Un jeune diplômé de Grande Ecole usurpe le nom d’un célèbre sociologue. Relooké en barbu insolent, il égrène sur le net ses railleries métaphysiques sur les voleurs de frites, les clubbers narcissiques et les frivolités du quotidien. Résultat ? Seize mois plus tard, le blog de Steeve le Sociologue a dépassé le million de pages vues, et empoche le prix du Meilleur Blog de l’Année. Qui a dit que la sociologie n’avait pas d’avenir ?

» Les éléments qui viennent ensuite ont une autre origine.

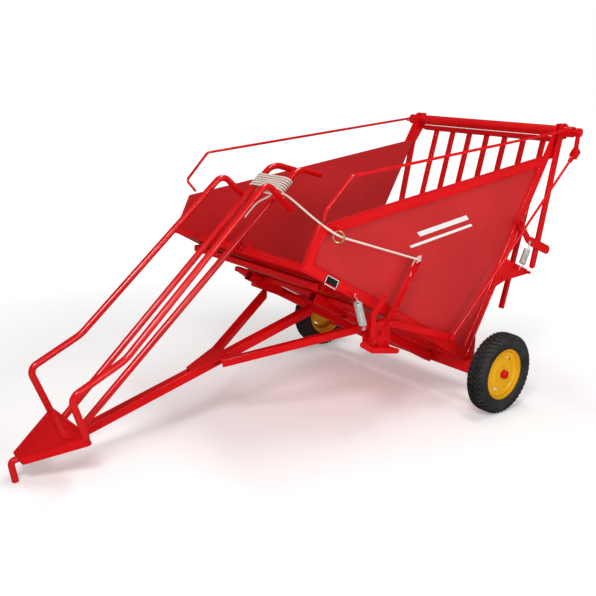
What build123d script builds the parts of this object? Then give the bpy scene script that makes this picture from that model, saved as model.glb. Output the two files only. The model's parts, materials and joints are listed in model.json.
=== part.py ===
from build123d import *
import math
import os

# A trailed bale collecting cart, in millimetres. X runs forward to the hitch, +Y is the machine's
# left side and Z is up. Inside this file every X is measured from the wheel axle's centre line;
# export() then moves the machine so that its origin is on the ground below the middle of its box.

# ---------------------------------------------------------------- driving dimensions
AXLE_X = -1308.0              # the wheel axle, behind the middle of the machine
SIDES = {"left": 1, "right": -1}

WHEEL_RADIUS = 330.0
TYRE_WIDTH = 156.0
HALF_TRACK = 1066.0
RIM_RADIUS = 206.0
AXLE_RADIUS = 22.0
BORE_CLEARANCE = 0.05         # a shaft turning in its bore, on radius

PANEL_OUT = 785.0             # outer face of the side panels' pressed borders
PANEL_IN = 765.0
BORDER = 80.0                 # width of a panel's border
PANEL_SHEET = 4.0
FRONT_TOP = (1750.0, 1632.0)  # the corners of a side panel, X and Z
FRONT_FOOT = (1885.0, 1346.0)
REAR_FOOT = (78.0, 377.0)
REAR_TOP = (-812.0, 2016.0)
FLOOR_SHEET = 5.0
LIP_HEIGHT = 52.0

GATE_AXIS = (-922.0, 2205.0)  # the tube that the gate hangs from
GATE_TUBE_RADIUS = 44.5
GATE_HALF = 905.0
TINE_LEAN = 14.0              # degrees forward of straight down
TINE_PITCH = 200.0
TINE_COUNT = 7
TINE_SIDE = 38.0
TINE_LENGTH = 1573.0
TINE_BACK = 55.0              # how far the tines hang behind the gate tube's middle
SIDE_BAR_END = (-685.0, 1088.0)
CRANK_Y = 952.0
CRANK_LENGTH = 165.0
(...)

Surprise et déception lorsque dans café, un jeune homme sans barbe, sans cardigan rayé et même, sans lunettes de soleil, arrive dix minutes en retard pour l’interview de Steeve le Sociologue. Tant pis, on fera comme si… Bon, alors, qu’est ce qui t’as poussé, Steeve – Je veux dire, Jérémy – à lancer un blog pareil ? Tu te moques de la terre entière, et les gens en redemandent. Surferais-tu sur un certain cynisme ambiant ? Le Sociologue dément : en démarrant son blog, il n’avait pas encore de ligne éditoriale. Un ami relit l’un de ses textes et l’encourage à poursuivre sur le net. « Je me suis mis à écrire ce qui me passait par la tête, en pensant surtout à faire rire mes amis.» Dès le départ, Jérémy confie sa plume à Steeve, un personnage fictif prétentieux et hautain. Petit à petit, le caractère de son blogueur s’affirme : « Steeve, c’est le looser qui sommeille en moi – et en chacun de nous, suggère Jérémy avec un sourire. Il se fait toujours avoir dans les petites décisions du quotidien. » Et si les préoccupations du Sociologue sont simples et hédonistes, il ne reste pas moins prompt à l’autodérision en toutes circonstances.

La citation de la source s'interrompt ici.